Oh, but how would Rocky do in the international arena? He certainly doesn’t have anywhere near Secretary Clinton’s expertise in foreign affairs. But he would appreciate much better than Trump the need for America to maintain respect and yet get along in the modern world, given that his parents came from Mexico. And furthermore, even though De La Fuente was born in San Diego, he spent a portion of his childhood in Mexico (recall how Obama’s childhood years in Indonesia allegedly helped to turn him into a foreign policy guru).

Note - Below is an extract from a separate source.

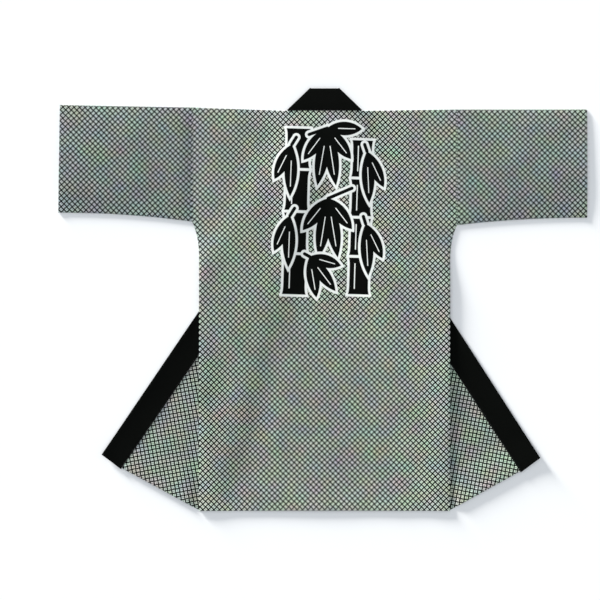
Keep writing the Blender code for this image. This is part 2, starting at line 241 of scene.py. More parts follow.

NOV 9 FOLLOW-UP: How wrong we all can be. But I still don’t regret my vote for Mr. DeLaFuente. I still feel that a political system with a multitude of parties of roughly equal strength that would field candidates such as Mr. DeLaFuente would be better and less dangerous than a two party system that can sometimes go so far off the rails. But OK, I’m going to be open-minded about President Trump; I’m going to believe that he can grow and learn and change as he faces the incredible challenges of Presidential leadership, challenges that he probably hasn’t even thought about yet.
Mr. Obama came to the Presidency with enormous intellectual capabilities, but in a way, they became a liability to him. After 8 years, I don’t feel that Mr. Obama had grown very much in the role of President, as he probably was not open to that, given his self-perceived “smarts”. I’m hoping that Mr. Trump, despite his enumerable faults, will not suffer from this character flaw. We shall see!